Photo: Hood/Mirrorpix/Getty Images.
Mahoro Seward put it best for British Vogue back in April, “Black contributions to Britain’s sartorial canon are as extensive as the existence of Black communities on these isles, with dressing long serving as a crucial means of resisting against and rising above diminishing perceptions – and defiantly asserting an empowered, dignified sense of identity.”
Indeed, for the Windrush generation and the generations that followed, dressing wasn’t just about style but dignity in a time when they faced the ugliest sides of Britain; from Notting Hill slumlord Peter Rachman's discriminatory housing policies, race riots and rampant racism. Like the best of fashion, it can reflect a time and space — economic stability or instability, social unrest, a disillusionment in government, etc. In this case, by dressing with intention, Black men and women helped challenge dominant ideas about race; tailored clothing was a point of pride, in a time when your skin colour made you both visible and vulnerable. And so, they gave them something to look at.

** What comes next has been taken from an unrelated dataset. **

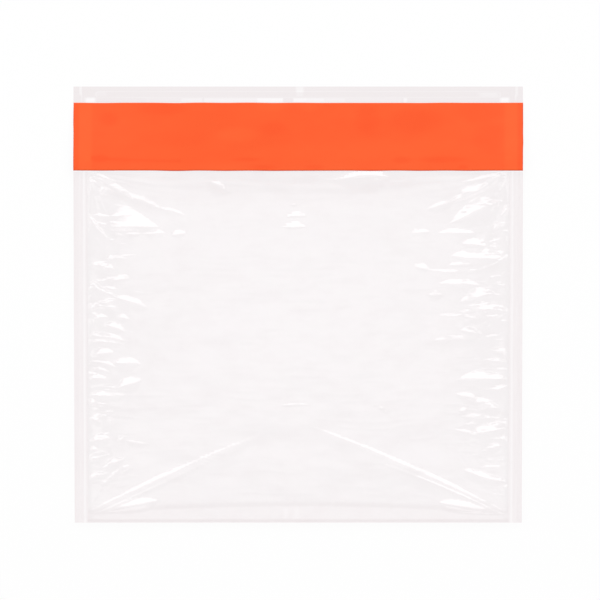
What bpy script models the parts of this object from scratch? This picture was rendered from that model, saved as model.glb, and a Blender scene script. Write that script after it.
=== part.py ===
"""Self-seal film bag, lying on its back with its mouth a little open.

One sheet of clear film is folded at the bottom and welded along both sides. Its back layer runs on
past the mouth as the closing flap, which carries an adhesive strip under a coloured release liner.

Units are metres and +Z is up. X runs across the bag, and +Y points to the flap's free edge. The origin
is on the surface that the bag lies on, under the middle of its bounding box."""

import bpy
import numpy as np

# Outline of the film
bag_height = 0.160  # from the folded edge to the flap's free edge
bag_width = 0.165  # at the flap's free edge
side_run_in = 0.0012  # how much narrower the bag is at the fold
film_thickness = 0.00005
layer_gap = 0.00002  # between the two layers inside the fold, and under the welds before they melt

# Side welds
seal_width = 0.00475
weld_bead = 0.00005  # melted film squeezed out past the cut edges

# Closing flap
hem_depth = 0.006  # clear film left bare beyond the liner
liner_depth = 0.025
liner_thickness = 0.00008
adhesive_depth = 0.020  # the liner overhangs it above and below, as a finger lift
adhesive_thickness = 0.00005
contact_gap = 0.0003  # between pieces that touch in the real bag
mouth_clearance = 0.0005  # from the liner's lower edge to the front layer's free edge

# Form of the pouch as it lies
loft_height = 0.010  # how far the front layer stands off the back one in the middle
mouth_gape = 0.006  # the same at the mouth
fullest_place = 0.55  # share of the way from the fold's crease to the mouth
crease_middle = 0.0060  # flat folded film below the pouch, in the middle
crease_corner = 0.0030  # the same beside the welds
crease_stand = 0.0003  # how far the two layers part below that crease
edge_lift = 0.002  # how far the welded and folded edges rise off the table
flat_share = 0.55  # share of the half width, and of the half height, that lies flat

# Fineness of the grids
seal_columns = 2
pouch_columns = 22
pouch_rows = 34
fold_rows = 4
flap_rows = 6

# Places that follow from the sizes above
fold_radius = (layer_gap + film_thickness) / 2
fold_edge = -bag_height / 2
flap_edge = bag_height / 2
fold_centre = fold_edge + film_thickness / 2 + fold_radius
liner_top = flap_edge - hem_depth
liner_bottom = liner_top - liner_depth
mouth_edge = liner_bottom - mouth_clearance


def ease(share):
    """Smooth step: 0 up to 0, 1 from 1 on, level at both ends."""
    share = np.clip(share, 0.0, 1.0)
    return share * share * (3.0 - 2.0 * share)


def half_width(y):
    """Half the film's width, which tapers evenly from the flap's edge to the fold."""
    share = (flap_edge - y) / bag_height
    return (bag_width - side_run_in * share) / 2


def pouch_half_width(y):
    """Half the width between the side welds."""
    return half_width(y) - seal_width


def rest_height(x, y):
    """Height of the back layer's middle surface. It is flat in the middle and rises to the welds and to
    the fold; along the flap it comes down to the table again. The welds themselves stay level across."""
    across = np.minimum(np.abs(x) / pouch_half_width(y), 1.0)
    sides = ease((across - flat_share) / (1.0 - flat_share))
    sides = sides * ease((flap_edge - y) / (flap_edge - liner_bottom))
    down = y / fold_edge
    bottom = ease((down - flat_share) / (1.0 - flat_share))
    return film_thickness / 2 + edge_lift * (1.0 - (1.0 - sides) * (1.0 - bottom))


def loft(x, y):
    """How far the front layer stands off the back one: a pillow that closes at the welds, starts from a
    crease above the fold that bows up in the middle, and stays open at the mouth."""
    across = np.minimum(np.abs(x) / pouch_half_width(y), 1.0)
    crease = fold_edge + crease_corner + (crease_middle - crease_corner) * (1.0 - across**2)
    along = np.clip((y - crease) / (mouth_edge - crease), 0.0, 1.0)
    climb = np.clip(along / fullest_place, 0.0, 1.0)
    from_fold = 1.0 - (1.0 - climb) ** 1.8
    to_mouth = ease((along - fullest_place) / (1.0 - fullest_place))
    height = loft_height * from_fold - (loft_height - mouth_gape) * to_mouth
    below_crease = np.clip((y - fold_centre) / (crease - fold_centre), 0.0, 1.0)
    to_sides = (1.0 - across**3) ** 0.9
    return (height + crease_stand * below_crease) * to_sides


def column_shares():
    """Places across the film as -1 to 1 between the welds, closer together towards them, with the
    welds' own columns beyond, counted from 1 to 2."""
    even = np.linspace(-1.0, 1.0, pouch_columns + 1)
    pouch = 0.55 * np.sin(even * np.pi / 2) + 0.45 * even
    weld = 1.0 + np.arange(1, seal_columns + 1) / seal_columns
    return np.concatenate([-weld[::-1], pouch, weld])


def place_across(share, y):
    """Turns a column's share into x at height y."""
    inner = np.clip(share, -1.0, 1.0) * pouch_half_width(y)
    return inner + np.sign(share) * np.maximum(np.abs(share) - 1.0, 0.0) * seal_width


def pouch_heights():
    """Heights of the rows between the fold and the mouth, closer together at the fold."""
    share = np.linspace(0.0, 1.0, pouch_rows + 1)
    return fold_centre + (mouth_edge - fold_centre) * (0.35 * share + 0.65 * share**2)


def sheet(name, shares, rows, shape):
    """A flat grid bent into place. shape turns arrays of column shares and row numbers into x, y, z."""
    bpy.ops.mesh.primitive_grid_add(
        x_subdivisions=len(shares) - 1, y_subdivisions=rows - 1, size=2.0
    )
    grid = bpy.context.object
    grid.name = name
    mesh = grid.data
    mesh.name = name
    flat = np.empty(len(mesh.vertices) * 3)
    mesh.vertices.foreach_get("co", flat)
    flat = flat.reshape(-1, 3)
    column = np.rint((flat[:, 0] + 1.0) / 2.0 * (len(shares) - 1)).astype(int)
    row = np.rint((flat[:, 1] + 1.0) / 2.0 * (rows - 1)).astype(int)
    bent = np.stack(shape(shares[column], row), axis=1)
    mesh.vertices.foreach_set("co", bent.ravel())
    mesh.shade_smooth()
    mesh.update()
    return grid


def thicken(grid, thickness):
    """Gives a sheet its thickness, half on each side."""
    shell = grid.modifiers.new("thickness", "SOLIDIFY")
    shell.thickness = thickness
    shell.offset = 0.0
    return shell


def finish(name, colour, roughness, alpha=1.0):
    """A plain Principled material."""
    material = bpy.data.materials.new(name)
    material.use_nodes = True
    shader = material.node_tree.nodes["Principled BSDF"]
    shader.inputs["Base Color"].default_value = (*colour, 1.0)
    shader.inputs["Roughness"].default_value = roughness
    shader.inputs["Metallic"].default_value = 0.0
    shader.inputs["Alpha"].default_value = alpha
    return material


def move_to(collection, piece):
    """Keeps a piece in one collection only."""
    for other in list(piece.users_collection):
        other.objects.unlink(piece)
    collection.objects.link(piece)


def folded_film():
    """The film sheet: from the mouth down the front, round the fold, up the back and along the flap."""
    pouch = pouch_heights()
    turn_in_fold = np.linspace(np.pi, 0.0, fold_rows + 1)[1:-1]
    flap = np.linspace(mouth_edge, flap_edge, flap_rows + 1)[1:]
    heights = np.concatenate([pouch[::-1], np.full(len(turn_in_fold), fold_centre), pouch, flap])
    turns = np.concatenate(
        [np.full(len(pouch), np.pi), turn_in_fold, np.zeros(len(pouch) + len(flap))]
    )

    def shape(share, row):
        y = heights[row]
        turn = turns[row]
        x = place_across(share, y)
        z = rest_height(x, y) + fold_radius * (1.0 - np.cos(turn))
        z = z + np.where(turn == np.pi, loft(x, y), 0.0)
        return x, y - fold_radius * np.sin(turn), z

    return sheet("film_pouch", column_shares(), len(heights), shape)


def side_weld(side):
    """The melted film between the two layers along one side, with its bead past the cut edge."""
    heights = pouch_heights()
    heights[-1] = mouth_edge + weld_bead
    columns = np.linspace(0.0, 1.0, seal_columns + 1)

    def shape(share, row):
        y = heights[row]
        out = pouch_half_width(y) + share * seal_width + weld_bead * (share == 1.0)
        x = side * out
        return x, y, rest_height(x, y) + fold_radius

    weld = sheet("weld_left" if side < 0 else "weld_right", columns, len(heights), shape)
    if side < 0:
        weld.data.flip_normals()
    thicken(weld, 2.0 * fold_radius)
    weld.hide_render = True
    weld.display_type = "WIRE"
    return weld


def flap_strip(name, bottom, top, lowest, thickness):
    """A strip stuck across the flap, from side to side, lying a clearance above the film."""
    heights = np.linspace(bottom, top, flap_rows)

    def shape(share, row):
        y = heights[row]
        x = place_across(share, y)
        return x, y, rest_height(x, y) + film_thickness / 2 + lowest + thickness / 2

    strip = sheet(name, column_shares(), flap_rows, shape)
    thicken(strip, thickness)
    return strip


def build():
    for old in list(bpy.data.objects):
        bpy.data.objects.remove(old, do_unlink=True)
    parts = bpy.data.collections.new("self_seal_bag")
    welds = bpy.data.collections.new("side_welds")
    bpy.context.scene.collection.children.link(parts)
    bpy.context.scene.collection.children.link(welds)

    pouch = folded_film()
    thicken(pouch, film_thickness)
    for side in (-1, 1):
        weld = side_weld(side)
        move_to(welds, weld)
        fuse = pouch.modifiers.new("fuse_" + weld.name, "BOOLEAN")
        fuse.operation = "UNION"
        fuse.solver = "EXACT"
        fuse.object = weld
    pouch.data.materials.append(finish("clear_film", (0.88, 0.86, 0.86), 0.08, alpha=0.3))
    move_to(parts, pouch)

    overhang = (liner_depth - adhesive_depth) / 2
    adhesive = flap_strip(
        "adhesive_strip", liner_bottom + overhang, liner_top - overhang, contact_gap, adhesive_thickness
    )
    adhesive.data.materials.append(finish("clear_adhesive", (0.80, 0.78, 0.72), 0.35))
    move_to(parts, adhesive)

    liner_floor = 2.0 * contact_gap + adhesive_thickness
    liner = flap_strip("release_liner", liner_bottom, liner_top, liner_floor, liner_thickness)
    liner.data.materials.append(finish("orange_liner", (0.982, 0.122, 0.036), 0.4))
    move_to(parts, liner)


build()
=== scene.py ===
import math

import bpy
import numpy as np
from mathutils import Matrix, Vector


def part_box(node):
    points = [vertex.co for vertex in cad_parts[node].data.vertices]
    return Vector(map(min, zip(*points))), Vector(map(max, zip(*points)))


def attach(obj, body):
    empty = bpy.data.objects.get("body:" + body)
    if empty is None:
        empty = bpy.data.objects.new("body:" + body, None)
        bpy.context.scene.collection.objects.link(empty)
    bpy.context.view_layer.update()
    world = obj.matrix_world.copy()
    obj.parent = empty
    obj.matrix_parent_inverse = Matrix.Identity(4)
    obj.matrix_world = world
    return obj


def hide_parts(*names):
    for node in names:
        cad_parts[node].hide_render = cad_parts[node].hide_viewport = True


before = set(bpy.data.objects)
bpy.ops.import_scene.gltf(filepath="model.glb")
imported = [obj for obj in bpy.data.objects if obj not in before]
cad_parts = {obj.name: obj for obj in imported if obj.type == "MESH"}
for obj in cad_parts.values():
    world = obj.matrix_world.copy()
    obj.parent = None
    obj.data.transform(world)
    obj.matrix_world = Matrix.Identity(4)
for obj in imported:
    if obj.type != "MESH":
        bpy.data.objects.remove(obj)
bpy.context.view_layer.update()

mm = 0.001
filmLow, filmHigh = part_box("film_pouch")
linerLow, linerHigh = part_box("release_liner")

bag = {  # the form that the CAD model gives the bag, in metres
    "flapEdge": filmHigh.y,
    "foldEdge": filmLow.y,
    "width": filmHigh.x - filmLow.x,
    "runIn": 0.0012,  # how much narrower it is at the fold
    "film": 0.00005,
    "layerGap": 0.00002,
    "seal": 0.00475,
    "linerTop": linerHigh.y,
    "linerBottom": linerLow.y,
    "mouthEdge": linerLow.y - 0.0005,
    "loftHeight": 0.010,
    "mouthGape": 0.006,
    "fullest": 0.55,  # how far up the pouch it stands highest, as a share
    "creaseMiddle": 0.0060,  # how far above the fold the crease runs, on the centre line
    "creaseCorner": 0.0030,  # and at the welds
    "creaseStand": 0.0003,
    "edgeLift": 0.002,  # of the back layer, at the welds and at the fold
    "flatShare": 0.55,  # of the back layer's half width and half length, that lies flat
}
bag["height"] = bag["flapEdge"] - bag["foldEdge"]
bag["foldRadius"] = (bag["film"] + bag["layerGap"]) / 2
bag["foldCentre"] = bag["foldEdge"] + bag["film"] / 2 + bag["foldRadius"]


def ease(share):  # smooth step: 0 up to 0, 1 from 1 on, level at both ends
    share = np.clip(share, 0.0, 1.0)
    return share * share * (3.0 - 2.0 * share)


def patches(u, v, seed):  # smooth random heights, -1 to 1, eased between the corners of a unit lattice
    corners = np.random.default_rng(seed).uniform(-1.0, 1.0, (64, 64))
    column, row = np.floor(u).astype(int), np.floor(v).astype(int)
    fu, fv = ease(u - column), ease(v - row)
    near = [[corners[(row + b) % 64, (column + a) % 64] for a in (0, 1)] for b in (0, 1)]
    low = near[0][0] * (1 - fu) + near[0][1] * fu
    high = near[1][0] * (1 - fu) + near[1][1] * fu
    return low * (1 - fv) + high * fv


def graded(start, end, count, density):  # places from start to end, closer where the density is high
    fine = np.linspace(start, end, 4001)
    middle = (fine[1:] + fine[:-1]) / 2
    total = np.concatenate([[0.0], np.cumsum(density(middle))])
    return np.interp(np.linspace(0.0, total[-1], count + 1), total, fine)


def halfWidth(y):  # half the film's width, with an even taper from the flap's edge to the fold
    return (bag["width"] - bag["runIn"] * (bag["flapEdge"] - y) / bag["height"]) / 2


def pouchHalf(y):
    return halfWidth(y) - bag["seal"]


def restHeight(x, y):  # the back layer: flat in the middle, easing up to the welds and to the fold
    across = np.minimum(np.abs(x) / pouchHalf(y), 1.0)
    sides = ease((across - bag["flatShare"]) / (1 - bag["flatShare"]))
    sides = sides * ease((bag["flapEdge"] - y) / (bag["flapEdge"] - bag["linerBottom"]))
    bottom = ease((y / bag["foldEdge"] - bag["flatShare"]) / (1 - bag["flatShare"]))
    return bag["film"] / 2 + bag["edgeLift"] * (1 - (1 - sides) * (1 - bottom))


def creasePlace(across):  # y of the crease above the fold, which bows up in the middle
    bow = bag["creaseMiddle"] - bag["creaseCorner"]
    return bag["foldEdge"] + bag["creaseCorner"] + bow * (1 - across**2)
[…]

Now, where the injustices of the Windrush scandal — when Caribbean immigrants were wrongfully threatened with deportation and denied rightful citizenship in 2018 — are still felt, looking through these photos has felt like a balm. I am reminded that here in the UK, Black Brits continue to shape culture. Our legacy isn’t just stitched into the seams of sharp suits and Sunday hats — it’s woven into the very fabric of British culture.